Someone let Austin Powers know I think I’ve found his mojo
It’s fair to say that I’m quickly becoming Punk and Lizard’s resident rogue-like reviewer. Seriously, it’s got to the point where I can feel my own stats increasing whenever I’m given a new rogue-like game to review. This time my health, speed and damage have all gained a noticeable boost thanks to the voodoo-infused game Full Mojo Rampage from Nicalis and Over the Top Games.
In Full Mojo Rampage you take on the role of a voodoo apprentice hungry for knowledge, and the best way to gain it is to appease voodoo gods known as “Loa”. These Loas are simple gods; all you need to do to earn their trust and favour is complete quests for them such as closing portals or collecting items to complete a voodoo ritual. These quests are broken down into individual levels, which are randomly generated to ensure that no two games are the same. Of course not everyone wants you to finish these quests. There will be hordes of enemies standing in your way, which are despatched with some super slick twin-stick shooting.

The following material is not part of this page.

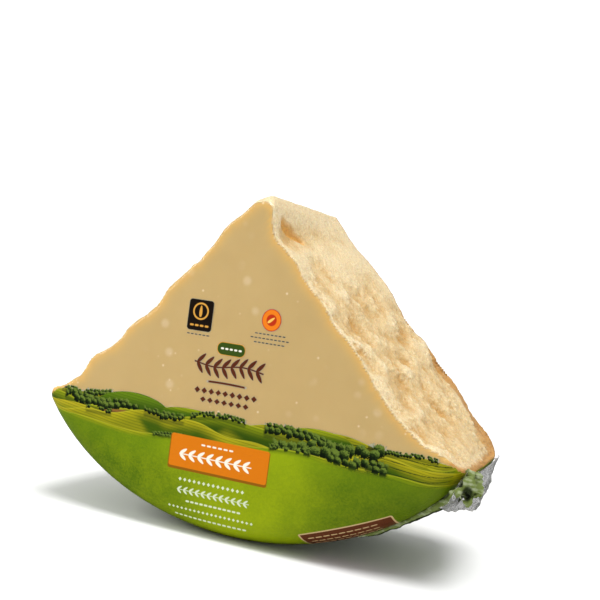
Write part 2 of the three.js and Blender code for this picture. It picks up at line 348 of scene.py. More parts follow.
# %% [markdown]
# ## The bag
# Shrink film follows the cheese but can't enter small hollows, so the bag starts as a copy of the
# finished cheese, is remeshed more coarsely and smoothed, and then each of its points that would lie
# in the cheese is pushed out. Between these points single sharp crumbs still stand out of the film,
# which is clear there. The film covers the crack like a drum skin.

# %% The bag: a film skin round the cheese
FILM_VOXEL = 1.7 * MM
FILM_GAP = 0.25 * MM

film = cheese.copy()
film.data = cheese.data.copy()
film.name = "film_wrap"
bpy.context.scene.collection.objects.link(film)
film.vertex_groups.clear()
for layer in ("crack", "hollow", "dell", "flank", "rind", "edge"):
    film.data.attributes.remove(film.data.attributes[layer])
apply_modifier(film, "REMESH", mode="VOXEL", voxel_size=FILM_VOXEL, use_smooth_shade=True)
apply_modifier(film, "SMOOTH", factor=0.5, iterations=4)
apply_modifier(film, "SHRINKWRAP", target=cheese, wrap_method="NEAREST_SURFACEPOINT",
               wrap_mode="OUTSIDE", offset=FILM_GAP)
apply_modifier(film, "SMOOTH", factor=0.4, iterations=1)
report(film)

# %% [markdown]
# The print is laid out flat, as on the film before it shrinks. On the front its coordinates are
# simply X and Z. Past the heel's rim they go on outwards along the radius by the distance over the
# surface, and across the front edge of a flank they go on square to that edge. The back shows another
# stretch of the same meadow. The coordinates are a UV map in metres.

# %% The bag: coordinates of the print
BACK_SHIFT = 0.31                    # where on the print the middle of the back lies
BACK_FACING = 0.9
RIM_LENGTHEN = 4.4 * MM              # what the rim's curve adds to its depth, for each square radian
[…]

By now we all know the formula of how twin stick rogue-like games work. You avoid enemies and their projectiles while firing upon them, collect things to upgrade your character and die in the process. Full Mojo Rampage runs with this ‘death is not the end’ formula but tinkers with a few gameplay ingredients. First and foremost it’s quite forgiving. There’s none of this “instant death” malarkey and you can quite easily last a good twenty minutes or so without perishing because enemies occasionally drop HP for you. This is because to begin with, on the default setting at least, the enemies are fairly easy to destroy. You’ll find that you can circle around most of them without much trouble. Another thing that makes Full Mojo Rampage stand out in the sea of rogue-likes is its appearance; it’s not gone for the pixelated art style. I know looks aren’t everything, but it’s good to see a game that looks like it was made for the PS4.
Customisation is key
Full Mojo Rampage has a bucket load of collectables and secret rooms to discover and it is definitely worth going to the trouble of looking out for them. Some of these collectables are only useful in your current session like the mojos, wands and weapons, whereas others such as pins, coins and medals help you beef up your character in the loadout screen. The loadout screen can be a little hard to navigate, not to mention sparse, when you start playing but after a bit of gaming you’ll have, hopefully, collected enough medals, coins and pins to make a difference. On this screen you can change your character’s mask (which only has a cosmetic effect), increase your stats, unlock and change your base Loa (each has their own offensive spells and passive bonus) and switch/upgrade your pins (these offer different perks like extra slots for items or increased damage). As for the rooms there are shrines, vendors and mojo mixers to visit. Each room is useful in its own way. The vendor lets you buy and sell items (pretty standard), mojo mixer lets you combine two mojos (which combined their powers and free up a space to collect more) and the shrine gives you the chance of a random buff. The shrine can really make or break your run. One of my early runs I swapped half of my health for a massive increase in the amount of damage I could dish out. This meant that in that run I was more powerful than I am now after days of playing.
There is a lot happening on screen with your health displayed in the top left corner, the objectives and the map in the top right (which can be expanded with a click of the left stick) and all your items, spells, weapons and equipment along the bottom of the screen. You may think the screen would appear cluttered with all this on display but the developers have done a good job in making sure this is not the case, and it never interferes with the gameplay.
As you progress through the main campaign you will unlock other modes such as daily runs, survival, survival unlimited and endless modes. There are also cooperative and competitive multiplayer modes to try out, locally and online, but at the moment other online players seem a little sparse. If that’s not enough for you the game starts you off on the easiest (normal) setting for each quest and when you complete it you unlock the next level of difficulty, and there’s a few to unlock: hardcore, annoying, “Definitely not easy”, “WTH is this?”, and finally “This is VOODOOOO!” Each difficulty level ramps up the challenge of the game whether it’s by beefing up the baddies, adding bombs or even golden bullets (instant death) so chances are it’s going to take even the most battle-hardened rogue-liker a while to complete.
The trophy list makes sure that you delve into every dark corner of the game if you want to pop that platinum. There’s trophies for completing the quests, as well as completing them on each of the different difficultly levels, collecting all the items, levelling up to the max and jumping into online play
I know what you’re thinking: ‘another twin stick, rogue-like shooter, really, didn’t one get released last week and three the week before?! Why should I hand over my money for another one?’ I’ll tell you why. Full Mojo Rampage is, in my opinion, a rogue-like that you need to play. The humour, the fluidity of the controls, great graphics, the randomness of the levels all combine to make an excellent game. It’s one of those titles that hooks you in straightaway and before you know it you’ll have spent the entire evening playing it without realising. It also gets bonus points for not just giving nods to other games but also referencing TV shows like Game of Thrones (I collected the head of a king and laughed when its info stated that it “wasn’t Joffrey’s head”), movie stars (hello Wruce Billis mojo) and everything else in between.